◆ Exercise ◆
Take each line that has the word "parts" and return it.

◆ Data segment ◆
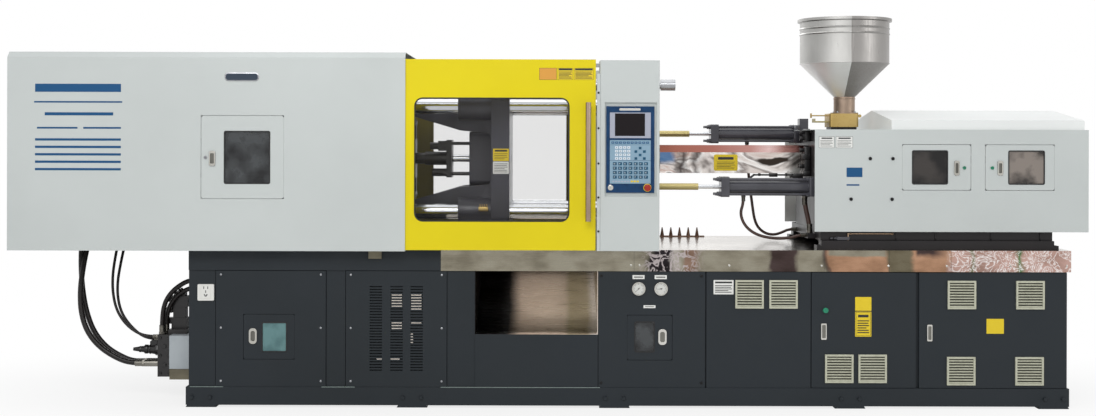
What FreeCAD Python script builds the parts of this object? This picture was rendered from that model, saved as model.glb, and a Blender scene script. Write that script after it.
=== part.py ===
"""Horizontal toggle-clamp injection moulding machine.

Millimetres, +Z up. +X runs from the clamp end to the injection end, -Y is the operator's side.
The origin lies on the floor, under the middle of the machine's outline.
"""
import FreeCAD, Part
import math
import os

Vector = FreeCAD.Vector
os.makedirs("parts", exist_ok=True)

# ---- general fits ------------------------------------------------------------------------
SLIDE_GAP = 0.3          # between curved faces that slide or turn on each other
PIN_GAP = 0.09           # radial running clearance of a pivot pin
SEAM = 3.0               # gap between neighbouring panels
HINGE_GAP = 0.5          # gap on a flush door's hinge side
HOSE_GAP = 0.3           # between a hose's end and its port

# ---- base ---------------------------------------------------------------------------------
BASE_X = (-1926.0, 2705.0)      # plinth, left and right end
BASE_HALF_Y = 560.0
FOOT_HEIGHT = 12.0
PLINTH_TOP = 106.0
PLINTH_LIP = (14.0, 8.0)        # how far the plinth stands proud at the left and right end
PANEL_TOP = 715.0
BASE_TOP = 825.0
PANEL_DEPTH = 16.0              # folded depth of the side panels
PANEL_REVEAL = 4.0              # the panels' set-back behind the plinth's face
POST_REVEAL = 8.0               # the posts' set-back behind the plinth's face
FOOT_LEFT_X = (-1926.0, -820.0, 242.0, 1477.0, 2545.0)
FOOT_LENGTH = 160.0
FOOT_DEPTH = 130.0

DECK_X = (-590.0, 2714.0)       # stainless deck and its front apron
DECK_SHEET = 4.0
DECK_TOP = BASE_TOP + DECK_SHEET
APRON_BOTTOM = 717.0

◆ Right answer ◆
What FreeCAD Python script builds the parts of this object? This picture was rendered from that model, saved as model.glb, and a Blender scene script. Write that script after it.
os.makedirs("parts", exist_ok=True)